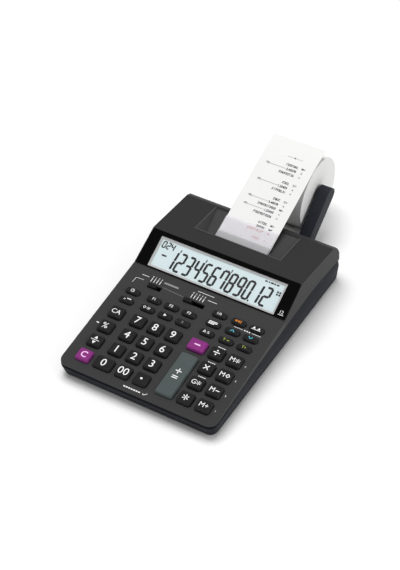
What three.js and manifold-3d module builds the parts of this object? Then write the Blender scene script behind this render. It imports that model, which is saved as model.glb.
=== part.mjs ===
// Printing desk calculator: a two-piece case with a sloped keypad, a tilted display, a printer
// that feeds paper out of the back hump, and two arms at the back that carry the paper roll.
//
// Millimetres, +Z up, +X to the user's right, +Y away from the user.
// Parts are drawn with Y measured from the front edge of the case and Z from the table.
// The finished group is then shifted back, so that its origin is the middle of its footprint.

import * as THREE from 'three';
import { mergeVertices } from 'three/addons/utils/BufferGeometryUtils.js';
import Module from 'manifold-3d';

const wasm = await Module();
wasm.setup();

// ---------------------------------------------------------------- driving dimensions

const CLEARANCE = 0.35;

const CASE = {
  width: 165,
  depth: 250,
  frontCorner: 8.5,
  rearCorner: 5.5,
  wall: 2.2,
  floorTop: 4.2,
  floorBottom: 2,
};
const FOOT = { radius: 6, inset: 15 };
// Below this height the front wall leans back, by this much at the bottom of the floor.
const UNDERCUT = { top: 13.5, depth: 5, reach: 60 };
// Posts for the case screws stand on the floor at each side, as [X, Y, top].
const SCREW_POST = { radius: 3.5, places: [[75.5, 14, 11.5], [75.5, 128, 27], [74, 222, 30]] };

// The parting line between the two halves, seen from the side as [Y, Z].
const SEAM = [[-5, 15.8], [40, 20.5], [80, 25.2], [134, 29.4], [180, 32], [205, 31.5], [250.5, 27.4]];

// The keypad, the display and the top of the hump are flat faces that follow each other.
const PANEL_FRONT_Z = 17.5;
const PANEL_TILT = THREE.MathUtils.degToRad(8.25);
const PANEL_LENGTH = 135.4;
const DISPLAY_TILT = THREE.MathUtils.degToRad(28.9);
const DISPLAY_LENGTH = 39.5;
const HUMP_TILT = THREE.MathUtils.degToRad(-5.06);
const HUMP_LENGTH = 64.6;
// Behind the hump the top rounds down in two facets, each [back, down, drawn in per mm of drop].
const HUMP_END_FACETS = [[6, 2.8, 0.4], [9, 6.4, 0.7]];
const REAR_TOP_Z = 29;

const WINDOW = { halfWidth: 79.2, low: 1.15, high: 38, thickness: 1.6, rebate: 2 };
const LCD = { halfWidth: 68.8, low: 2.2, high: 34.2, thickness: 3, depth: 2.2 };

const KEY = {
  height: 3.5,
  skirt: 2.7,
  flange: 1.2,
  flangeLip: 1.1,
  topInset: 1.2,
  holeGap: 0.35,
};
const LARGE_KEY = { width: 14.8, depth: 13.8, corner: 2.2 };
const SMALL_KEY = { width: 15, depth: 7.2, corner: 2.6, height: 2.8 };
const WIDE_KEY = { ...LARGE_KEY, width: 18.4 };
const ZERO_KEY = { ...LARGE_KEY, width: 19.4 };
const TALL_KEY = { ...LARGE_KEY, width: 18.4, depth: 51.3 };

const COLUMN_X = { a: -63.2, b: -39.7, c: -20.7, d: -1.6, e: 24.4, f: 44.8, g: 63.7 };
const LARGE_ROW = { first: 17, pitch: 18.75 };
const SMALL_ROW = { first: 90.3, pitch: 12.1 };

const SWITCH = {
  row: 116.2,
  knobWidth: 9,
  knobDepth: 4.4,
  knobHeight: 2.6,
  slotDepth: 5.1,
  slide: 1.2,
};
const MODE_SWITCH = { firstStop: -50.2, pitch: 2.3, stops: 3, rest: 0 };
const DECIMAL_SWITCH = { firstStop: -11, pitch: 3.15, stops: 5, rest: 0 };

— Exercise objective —
Copy out every line from the data above that has "manifold" in it.

— Complete response —
What three.js and manifold-3d module builds the parts of this object? Then write the Blender scene script behind this render. It imports that model, which is saved as model.glb.
import Module from 'manifold-3d';